__YOUR TASK__
Your task is to print the material below exactly as presented.

__PROVIDED MATERIAL__
## Begin

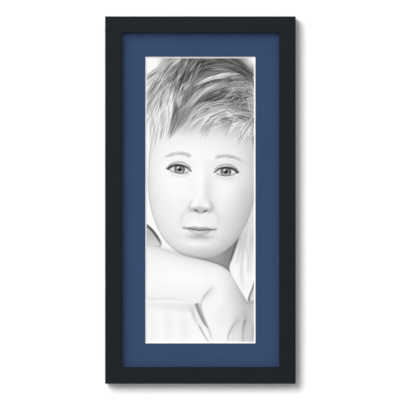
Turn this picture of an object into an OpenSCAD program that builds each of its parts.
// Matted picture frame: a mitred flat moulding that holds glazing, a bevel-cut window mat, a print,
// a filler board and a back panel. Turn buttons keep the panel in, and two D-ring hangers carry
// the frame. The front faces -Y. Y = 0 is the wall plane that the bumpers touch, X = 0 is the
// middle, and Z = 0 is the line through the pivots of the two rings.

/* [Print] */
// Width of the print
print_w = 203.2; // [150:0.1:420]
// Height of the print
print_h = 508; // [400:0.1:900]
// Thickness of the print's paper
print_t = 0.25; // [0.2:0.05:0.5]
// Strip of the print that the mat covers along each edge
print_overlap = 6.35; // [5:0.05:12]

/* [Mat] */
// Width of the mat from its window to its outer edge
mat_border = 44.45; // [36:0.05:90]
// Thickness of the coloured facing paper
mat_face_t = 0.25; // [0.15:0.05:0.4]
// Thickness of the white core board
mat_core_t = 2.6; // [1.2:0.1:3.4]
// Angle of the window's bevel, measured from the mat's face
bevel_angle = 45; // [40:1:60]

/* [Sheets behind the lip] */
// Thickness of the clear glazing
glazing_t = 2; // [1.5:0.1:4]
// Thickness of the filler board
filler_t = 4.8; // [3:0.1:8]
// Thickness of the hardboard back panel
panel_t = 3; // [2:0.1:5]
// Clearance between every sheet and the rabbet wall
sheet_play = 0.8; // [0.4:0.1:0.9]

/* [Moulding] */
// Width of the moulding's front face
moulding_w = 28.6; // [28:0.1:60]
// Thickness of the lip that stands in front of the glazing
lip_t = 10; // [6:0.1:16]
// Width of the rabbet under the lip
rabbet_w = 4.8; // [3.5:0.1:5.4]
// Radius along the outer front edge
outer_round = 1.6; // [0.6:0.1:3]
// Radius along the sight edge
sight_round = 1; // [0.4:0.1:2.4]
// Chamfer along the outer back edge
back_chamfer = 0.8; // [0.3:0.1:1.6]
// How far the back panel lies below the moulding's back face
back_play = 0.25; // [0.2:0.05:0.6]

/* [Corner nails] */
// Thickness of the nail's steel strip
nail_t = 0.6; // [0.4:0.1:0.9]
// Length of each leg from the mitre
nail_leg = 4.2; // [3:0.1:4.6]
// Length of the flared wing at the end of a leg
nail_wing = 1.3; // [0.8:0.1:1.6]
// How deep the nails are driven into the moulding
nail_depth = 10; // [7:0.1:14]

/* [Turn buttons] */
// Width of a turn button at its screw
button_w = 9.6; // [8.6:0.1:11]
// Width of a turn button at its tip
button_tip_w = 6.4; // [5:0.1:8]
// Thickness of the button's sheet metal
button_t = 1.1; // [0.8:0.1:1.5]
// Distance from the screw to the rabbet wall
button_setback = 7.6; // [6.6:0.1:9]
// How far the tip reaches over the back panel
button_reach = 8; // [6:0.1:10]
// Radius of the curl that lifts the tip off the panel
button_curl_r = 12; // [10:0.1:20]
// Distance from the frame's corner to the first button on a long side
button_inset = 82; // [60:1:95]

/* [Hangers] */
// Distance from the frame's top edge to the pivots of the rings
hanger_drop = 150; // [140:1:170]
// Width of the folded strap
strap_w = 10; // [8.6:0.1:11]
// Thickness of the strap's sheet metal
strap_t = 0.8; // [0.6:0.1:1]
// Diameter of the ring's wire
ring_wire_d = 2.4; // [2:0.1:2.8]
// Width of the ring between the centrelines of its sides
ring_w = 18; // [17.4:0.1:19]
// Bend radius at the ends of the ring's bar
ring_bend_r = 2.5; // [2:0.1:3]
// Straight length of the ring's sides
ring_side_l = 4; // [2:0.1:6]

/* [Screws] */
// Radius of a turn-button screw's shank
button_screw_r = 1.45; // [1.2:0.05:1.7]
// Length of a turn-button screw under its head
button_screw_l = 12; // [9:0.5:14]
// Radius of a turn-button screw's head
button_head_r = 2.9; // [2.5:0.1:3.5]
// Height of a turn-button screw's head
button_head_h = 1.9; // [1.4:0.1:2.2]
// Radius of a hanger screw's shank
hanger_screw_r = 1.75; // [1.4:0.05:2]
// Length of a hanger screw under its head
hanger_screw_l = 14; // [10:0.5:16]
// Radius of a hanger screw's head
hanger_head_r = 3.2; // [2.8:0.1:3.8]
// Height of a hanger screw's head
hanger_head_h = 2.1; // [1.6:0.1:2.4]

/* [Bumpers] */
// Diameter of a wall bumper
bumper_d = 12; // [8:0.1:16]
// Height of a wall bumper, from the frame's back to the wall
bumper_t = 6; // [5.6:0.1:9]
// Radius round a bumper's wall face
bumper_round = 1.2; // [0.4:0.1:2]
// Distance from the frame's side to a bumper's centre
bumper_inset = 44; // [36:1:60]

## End

__WRITTEN REPLY__
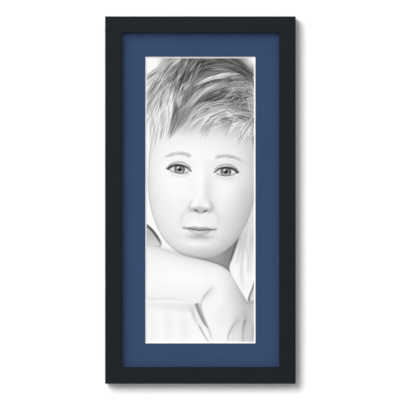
Turn this picture of an object into an OpenSCAD program that builds each of its parts.
// Matted picture frame: a mitred flat moulding that holds glazing, a bevel-cut window mat, a print,
// a filler board and a back panel. Turn buttons keep the panel in, and two D-ring hangers carry
// the frame. The front faces -Y. Y = 0 is the wall plane that the bumpers touch, X = 0 is the
// middle, and Z = 0 is the line through the pivots of the two rings.

/* [Print] */
// Width of the print
print_w = 203.2; // [150:0.1:420]
// Height of the print
print_h = 508; // [400:0.1:900]
// Thickness of the print's paper
print_t = 0.25; // [0.2:0.05:0.5]
// Strip of the print that the mat covers along each edge
print_overlap = 6.35; // [5:0.05:12]

/* [Mat] */
// Width of the mat from its window to its outer edge
mat_border = 44.45; // [36:0.05:90]
// Thickness of the coloured facing paper
mat_face_t = 0.25; // [0.15:0.05:0.4]
// Thickness of the white core board
mat_core_t = 2.6; // [1.2:0.1:3.4]
// Angle of the window's bevel, measured from the mat's face
bevel_angle = 45; // [40:1:60]

/* [Sheets behind the lip] */
// Thickness of the clear glazing
glazing_t = 2; // [1.5:0.1:4]
// Thickness of the filler board
filler_t = 4.8; // [3:0.1:8]
// Thickness of the hardboard back panel
panel_t = 3; // [2:0.1:5]
// Clearance between every sheet and the rabbet wall
sheet_play = 0.8; // [0.4:0.1:0.9]

/* [Moulding] */
// Width of the moulding's front face
moulding_w = 28.6; // [28:0.1:60]
// Thickness of the lip that stands in front of the glazing
lip_t = 10; // [6:0.1:16]
// Width of the rabbet under the lip
rabbet_w = 4.8; // [3.5:0.1:5.4]
// Radius along the outer front edge
outer_round = 1.6; // [0.6:0.1:3]
// Radius along the sight edge
sight_round = 1; // [0.4:0.1:2.4]
// Chamfer along the outer back edge
back_chamfer = 0.8; // [0.3:0.1:1.6]
// How far the back panel lies below the moulding's back face
back_play = 0.25; // [0.2:0.05:0.6]

/* [Corner nails] */
// Thickness of the nail's steel strip
nail_t = 0.6; // [0.4:0.1:0.9]
// Length of each leg from the mitre
nail_leg = 4.2; // [3:0.1:4.6]
// Length of the flared wing at the end of a leg
nail_wing = 1.3; // [0.8:0.1:1.6]
// How deep the nails are driven into the moulding
nail_depth = 10; // [7:0.1:14]

/* [Turn buttons] */
// Width of a turn button at its screw
button_w = 9.6; // [8.6:0.1:11]
// Width of a turn button at its tip
button_tip_w = 6.4; // [5:0.1:8]
// Thickness of the button's sheet metal
button_t = 1.1; // [0.8:0.1:1.5]
// Distance from the screw to the rabbet wall
button_setback = 7.6; // [6.6:0.1:9]
// How far the tip reaches over the back panel
button_reach = 8; // [6:0.1:10]
// Radius of the curl that lifts the tip off the panel
button_curl_r = 12; // [10:0.1:20]
// Distance from the frame's corner to the first button on a long side
button_inset = 82; // [60:1:95]

/* [Hangers] */
// Distance from the frame's top edge to the pivots of the rings
hanger_drop = 150; // [140:1:170]
// Width of the folded strap
strap_w = 10; // [8.6:0.1:11]
// Thickness of the strap's sheet metal
strap_t = 0.8; // [0.6:0.1:1]
// Diameter of the ring's wire
ring_wire_d = 2.4; // [2:0.1:2.8]
// Width of the ring between the centrelines of its sides
ring_w = 18; // [17.4:0.1:19]
// Bend radius at the ends of the ring's bar
ring_bend_r = 2.5; // [2:0.1:3]
// Straight length of the ring's sides
ring_side_l = 4; // [2:0.1:6]

/* [Screws] */
// Radius of a turn-button screw's shank
button_screw_r = 1.45; // [1.2:0.05:1.7]
// Length of a turn-button screw under its head
button_screw_l = 12; // [9:0.5:14]
// Radius of a turn-button screw's head
button_head_r = 2.9; // [2.5:0.1:3.5]
// Height of a turn-button screw's head
button_head_h = 1.9; // [1.4:0.1:2.2]
// Radius of a hanger screw's shank
hanger_screw_r = 1.75; // [1.4:0.05:2]
// Length of a hanger screw under its head
hanger_screw_l = 14; // [10:0.5:16]
// Radius of a hanger screw's head
hanger_head_r = 3.2; // [2.8:0.1:3.8]
// Height of a hanger screw's head
hanger_head_h = 2.1; // [1.6:0.1:2.4]

/* [Bumpers] */
// Diameter of a wall bumper
bumper_d = 12; // [8:0.1:16]
// Height of a wall bumper, from the frame's back to the wall
bumper_t = 6; // [5.6:0.1:9]
// Radius round a bumper's wall face
bumper_round = 1.2; // [0.4:0.1:2]
// Distance from the frame's side to a bumper's centre
bumper_inset = 44; // [36:1:60]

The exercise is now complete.